According to the Arthritis Foundation, more than 21 million Americans have osteoarthritis, and one in three experience chronic joint pain. For these individuals, two new studies presented here at the American College of Rheumatology (ACR) meeting offer welcome relief.
The studies add to the existing body of evidence supporting use of glucosamine alone or combined with chondroitin to effectively manage joint pain. “I’ve recommended glucosamine and chondroitin to my patients for years,” said Mary Jo DiMilia, MD, a Clinical Assistant Professor of Medicine and Pediatrics at Mt. Sinai in New York who specializes in integrative medicine.
“This data reinforces what many experts have long known. There are safe, effective and natural options patients can use to address joint pain. As an added benefit, glucosamine and chondroitin may help rebuild cartilage.”
The Glucosamine/Chondroitin Arthritis Intervention Trial (GAIT) Details
Funded by the National Institutes of Health, GAIT was a six-month, five-arm trial that involved 1,500 osteoarthritis (OA) patients with mild to severe pain. The patients were given glucosamine (1,500 mg), chondroitin (1,200 mg), glucosamine-chondroitin combined, celecoxib (200 mg) or placebo daily.
The GAIT abstract posted on the ACR website concludes that “the combination of glucosamine and chondroitin is effective in treating moderate to severe knee pain due to osteoarthritis.” GAIT results will be presented during the opening plenary session on Monday, November 14 at the ACR meeting.
The Glucosamine Unum in Die Efficacy (GUIDE) Trial
GUIDE is a European study that measured the effectiveness of glucosamine to treat knee osteoarthritis compared with acetaminophen – the preferred treatment in OA practice guidelines.
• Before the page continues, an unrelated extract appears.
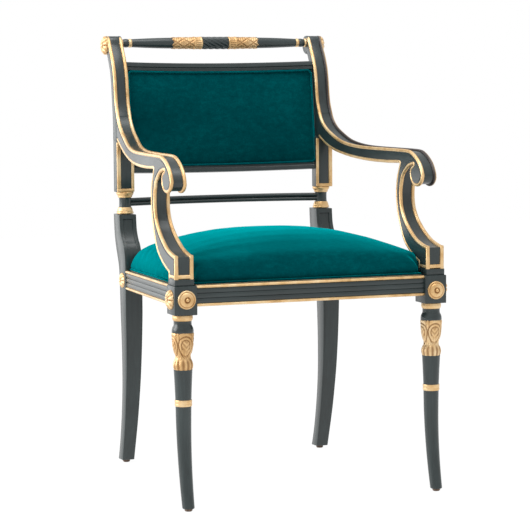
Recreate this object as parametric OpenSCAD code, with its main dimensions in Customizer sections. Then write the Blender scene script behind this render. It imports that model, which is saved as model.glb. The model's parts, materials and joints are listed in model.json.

The study population consisted of more than 300 patients who took either 1,500 mg glucosamine or 1,000 mg acetaminophen or placebo for six months.
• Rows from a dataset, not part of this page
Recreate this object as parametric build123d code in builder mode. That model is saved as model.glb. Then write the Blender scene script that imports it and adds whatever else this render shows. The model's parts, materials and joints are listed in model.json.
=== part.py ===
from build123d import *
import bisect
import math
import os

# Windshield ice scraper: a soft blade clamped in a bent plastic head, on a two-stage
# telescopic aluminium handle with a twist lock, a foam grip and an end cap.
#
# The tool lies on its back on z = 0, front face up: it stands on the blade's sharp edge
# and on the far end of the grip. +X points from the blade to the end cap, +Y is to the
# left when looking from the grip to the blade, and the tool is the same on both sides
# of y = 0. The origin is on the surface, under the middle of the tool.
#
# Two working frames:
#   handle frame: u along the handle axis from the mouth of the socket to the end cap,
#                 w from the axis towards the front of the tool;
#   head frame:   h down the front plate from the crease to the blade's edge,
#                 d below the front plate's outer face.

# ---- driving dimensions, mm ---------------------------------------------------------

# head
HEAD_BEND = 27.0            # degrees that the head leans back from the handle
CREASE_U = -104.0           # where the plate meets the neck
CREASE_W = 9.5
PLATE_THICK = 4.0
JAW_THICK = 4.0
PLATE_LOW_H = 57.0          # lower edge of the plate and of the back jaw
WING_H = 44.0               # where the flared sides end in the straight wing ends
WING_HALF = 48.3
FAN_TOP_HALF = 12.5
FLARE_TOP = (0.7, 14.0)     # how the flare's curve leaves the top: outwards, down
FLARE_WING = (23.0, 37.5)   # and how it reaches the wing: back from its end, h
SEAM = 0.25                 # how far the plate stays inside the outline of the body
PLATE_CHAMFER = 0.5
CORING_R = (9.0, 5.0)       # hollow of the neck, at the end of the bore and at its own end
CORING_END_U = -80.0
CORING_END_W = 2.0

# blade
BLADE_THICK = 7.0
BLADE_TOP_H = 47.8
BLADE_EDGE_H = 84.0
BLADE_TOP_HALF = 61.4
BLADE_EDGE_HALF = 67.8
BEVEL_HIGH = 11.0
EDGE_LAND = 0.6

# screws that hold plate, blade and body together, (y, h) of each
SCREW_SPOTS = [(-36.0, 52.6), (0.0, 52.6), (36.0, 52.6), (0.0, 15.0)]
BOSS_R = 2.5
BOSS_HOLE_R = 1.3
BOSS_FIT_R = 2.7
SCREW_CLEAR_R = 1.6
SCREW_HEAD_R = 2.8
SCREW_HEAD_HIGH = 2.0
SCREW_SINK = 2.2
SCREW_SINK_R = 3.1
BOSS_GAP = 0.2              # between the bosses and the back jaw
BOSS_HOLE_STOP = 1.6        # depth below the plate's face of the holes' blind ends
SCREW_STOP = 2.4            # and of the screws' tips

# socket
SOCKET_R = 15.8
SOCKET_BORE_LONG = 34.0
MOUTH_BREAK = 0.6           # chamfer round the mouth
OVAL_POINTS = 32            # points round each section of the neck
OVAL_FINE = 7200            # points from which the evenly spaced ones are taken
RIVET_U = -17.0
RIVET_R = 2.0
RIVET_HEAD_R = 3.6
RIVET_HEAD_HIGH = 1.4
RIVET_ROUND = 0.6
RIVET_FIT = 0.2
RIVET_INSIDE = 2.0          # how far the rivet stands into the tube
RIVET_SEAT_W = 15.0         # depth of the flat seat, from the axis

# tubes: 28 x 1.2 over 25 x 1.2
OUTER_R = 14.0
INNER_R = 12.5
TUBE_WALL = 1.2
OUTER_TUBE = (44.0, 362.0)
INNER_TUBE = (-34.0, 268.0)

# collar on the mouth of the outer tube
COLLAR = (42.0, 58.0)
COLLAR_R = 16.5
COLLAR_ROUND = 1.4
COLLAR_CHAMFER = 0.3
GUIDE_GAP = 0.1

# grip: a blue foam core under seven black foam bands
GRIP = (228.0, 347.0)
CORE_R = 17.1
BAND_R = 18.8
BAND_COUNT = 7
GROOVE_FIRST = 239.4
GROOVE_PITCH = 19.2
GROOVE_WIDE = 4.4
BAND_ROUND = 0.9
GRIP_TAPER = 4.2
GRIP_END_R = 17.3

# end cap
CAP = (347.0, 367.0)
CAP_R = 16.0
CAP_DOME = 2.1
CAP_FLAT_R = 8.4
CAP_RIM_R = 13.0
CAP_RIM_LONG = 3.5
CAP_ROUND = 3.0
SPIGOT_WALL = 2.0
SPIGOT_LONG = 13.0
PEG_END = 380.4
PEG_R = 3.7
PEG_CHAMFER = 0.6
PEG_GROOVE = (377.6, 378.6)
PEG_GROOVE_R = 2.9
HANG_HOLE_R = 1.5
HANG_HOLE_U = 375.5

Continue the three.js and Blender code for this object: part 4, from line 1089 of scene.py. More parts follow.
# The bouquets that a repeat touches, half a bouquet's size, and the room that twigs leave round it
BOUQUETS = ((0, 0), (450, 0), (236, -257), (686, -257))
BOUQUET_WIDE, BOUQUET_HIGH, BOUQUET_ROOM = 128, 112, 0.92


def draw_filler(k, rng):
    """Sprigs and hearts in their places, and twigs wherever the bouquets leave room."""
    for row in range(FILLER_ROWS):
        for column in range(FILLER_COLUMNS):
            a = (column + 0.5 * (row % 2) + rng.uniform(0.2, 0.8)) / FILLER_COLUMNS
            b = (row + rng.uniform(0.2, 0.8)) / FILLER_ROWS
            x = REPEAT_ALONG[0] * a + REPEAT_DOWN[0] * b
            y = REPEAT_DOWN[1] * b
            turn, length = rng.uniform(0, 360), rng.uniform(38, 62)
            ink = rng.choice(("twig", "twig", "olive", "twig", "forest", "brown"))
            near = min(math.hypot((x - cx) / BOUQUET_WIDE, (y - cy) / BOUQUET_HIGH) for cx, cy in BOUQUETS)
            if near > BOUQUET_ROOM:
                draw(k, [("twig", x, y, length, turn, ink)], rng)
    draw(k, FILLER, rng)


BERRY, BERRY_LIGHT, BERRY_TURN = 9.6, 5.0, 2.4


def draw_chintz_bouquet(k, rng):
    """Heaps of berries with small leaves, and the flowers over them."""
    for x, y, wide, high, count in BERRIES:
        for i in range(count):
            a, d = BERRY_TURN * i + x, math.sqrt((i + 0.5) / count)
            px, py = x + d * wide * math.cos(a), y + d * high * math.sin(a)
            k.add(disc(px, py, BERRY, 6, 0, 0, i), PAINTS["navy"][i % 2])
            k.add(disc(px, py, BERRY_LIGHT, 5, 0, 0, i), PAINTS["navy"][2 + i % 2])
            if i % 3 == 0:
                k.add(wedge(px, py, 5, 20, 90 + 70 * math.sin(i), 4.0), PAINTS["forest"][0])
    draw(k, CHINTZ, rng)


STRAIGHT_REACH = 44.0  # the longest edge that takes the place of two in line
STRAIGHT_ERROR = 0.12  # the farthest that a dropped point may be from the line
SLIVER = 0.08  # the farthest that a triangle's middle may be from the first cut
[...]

The GUIDE study abstract, posted on the ACR Web site, concludes that “Glucosamine sulfate at the oral once-daily dose of 1500 mg might be the preferred symptomatic medication in knee OA.” This study will be presented at the ACR meeting on Tuesday, November 15.
Glucosamine and chondroitin are sold as dietary supplements in the U.S. Consumers should look for reputable brand name products at grocery, drug, mass and club retailers. Glucosamine and chondroitin are regulated by the U.S. Food and Drug Administration.